Felice N. Schwartz (January 16, 1925 – February 8, 1996) was an American writer, advocate, and feminist. During her career, Schwartz founded two national advancement and advocacy organizations. In 1945, she established the National Scholarship Service and Fund for Negro Students (NSSFNS), an association committed to placing African Americans in institutions of higher education. In 1962, she founded Catalyst, a national organization dedicated to advancing women in the workplace, where she served as president for three decades. Schwartz is also well known for her controversial article, "Management Women and the New Facts of Life," published in Harvard Business Review in 1989. The article pitted her against other feminists, such as Betty Friedan, for pointing out the differences between men and woman and their functions in the workplace.

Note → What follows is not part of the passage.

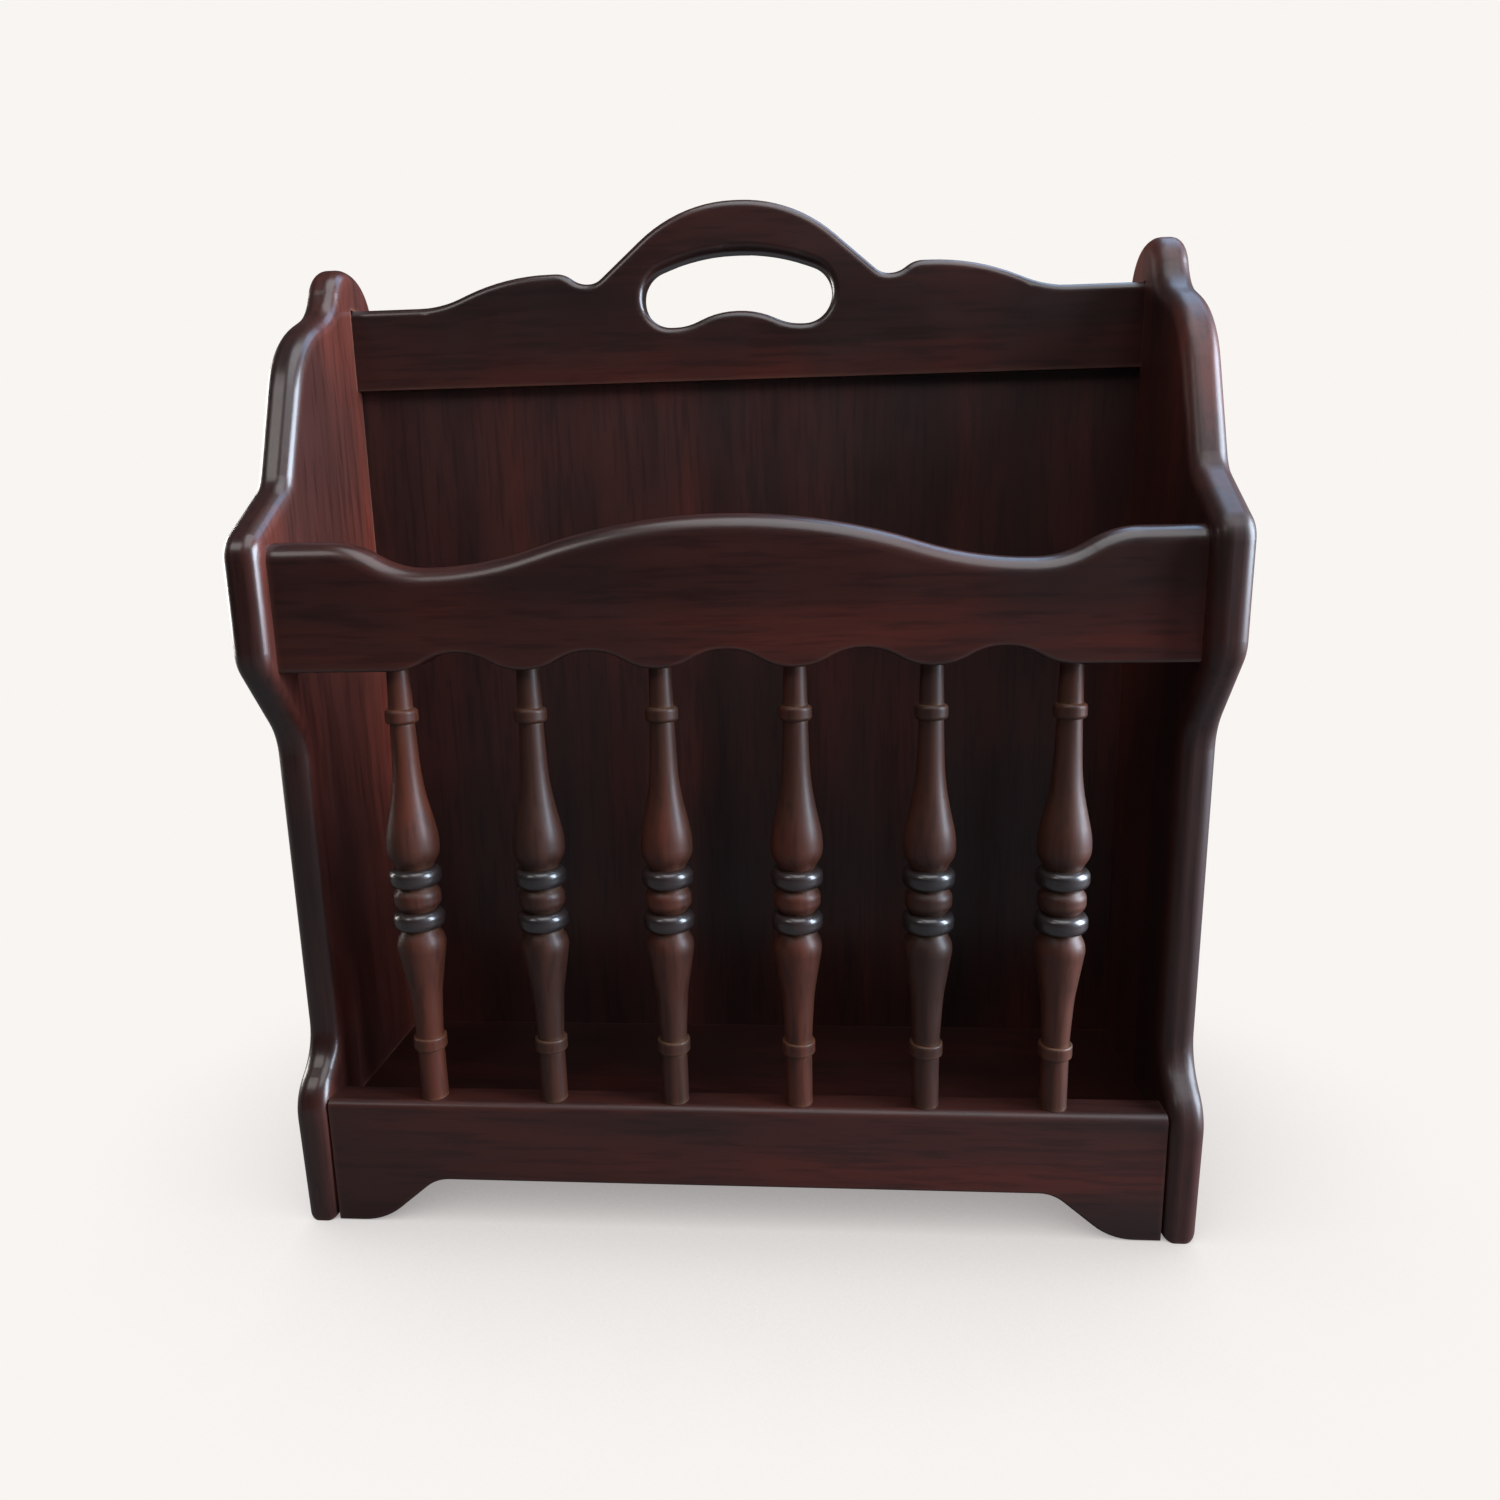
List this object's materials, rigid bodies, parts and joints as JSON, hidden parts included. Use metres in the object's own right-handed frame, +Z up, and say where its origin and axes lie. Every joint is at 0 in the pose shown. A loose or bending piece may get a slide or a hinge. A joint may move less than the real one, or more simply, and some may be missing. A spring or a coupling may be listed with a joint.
{
  "type": "magazine rack",
  "caption": "Free-standing wooden magazine rack: open pockets either side of a handled divider, scrolled ends, turned spindles and bracket feet.",
  "frame": {"origin": "on the ground, under the middle of the rack", "axes": "+X to the right along the length, +Y to the back, +Z up; front and back pockets mirror each other in the XZ plane"},
  "size_m": [0.435, 0.256, 0.495],
  "materials": {
    "stained_wood": "dark red-brown stain under semi-gloss lacquer",
    "stained_panel": "dark red-brown stained thin panel under satin lacquer",
    "turned_wood": "turned, stained a little lighter, with dark beads, semi-gloss lacquer"
  },
  "bodies": {
    "root": {"end_panel_left": "stained_wood", "end_panel_right": "stained_wood", "divider_handle_board": "stained_wood", "floor_board": "stained_wood", "divider_panel": "stained_panel", "front_top_rail": "stained_wood", "front_bottom_rail": "stained_wood", "front_spindle_1": "turned_wood", "front_spindle_2": "turned_wood", "front_spindle_3": "turned_wood", "front_spindle_4": "turned_wood", "front_spindle_5": "turned_wood", "front_spindle_6": "turned_wood", "back_top_rail": "stained_wood", "back_bottom_rail": "stained_wood", "back_spindle_1": "turned_wood", "back_spindle_2": "turned_wood", "back_spindle_3": "turned_wood", "back_spindle_4": "turned_wood", "back_spindle_5": "turned_wood", "back_spindle_6": "turned_wood"}
  },
  "joints": []
}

Schwartz was born Felice Toba Nierenberg on January 16, 1925, in New York, to businessman Albert Nierenberg, and his wife, Rose Irene (née Levin). After attending boarding school in Cooperstown, New York, she enrolled in Smith College, where she graduated in 1945. In 1946, she married Irving Schwartz, a physician, with whom she raised three children. After her father's death in 1951, she took over the ailing family manufacturing business with her brother, which they successfully saved and sold four years later.

After graduation from Smith in 1945, Schwartz sought to address the extremely low ratio of African American students at the college. Because she was one of only a few Jewish students at her high school, Schwartz empathized with the isolation of African Americans at Smith. That same year she founded the National Scholarship Service and Fund for Negro Students. The organization petitioned colleges and universities to open their doors to African American applicants and matched qualified students with available scholarship money. In 1951, Schwartz left the organization to help manage the family business. But she soon encountered the unpleasant realities of running a company as a woman, and she left to become a full-time mother after the birth of her second child. She had a third child and ultimately was out of the workforce for nine years. During this time, she became frustrated by the obstacles preventing educated mothers such as herself from entering or re-entering the workforce.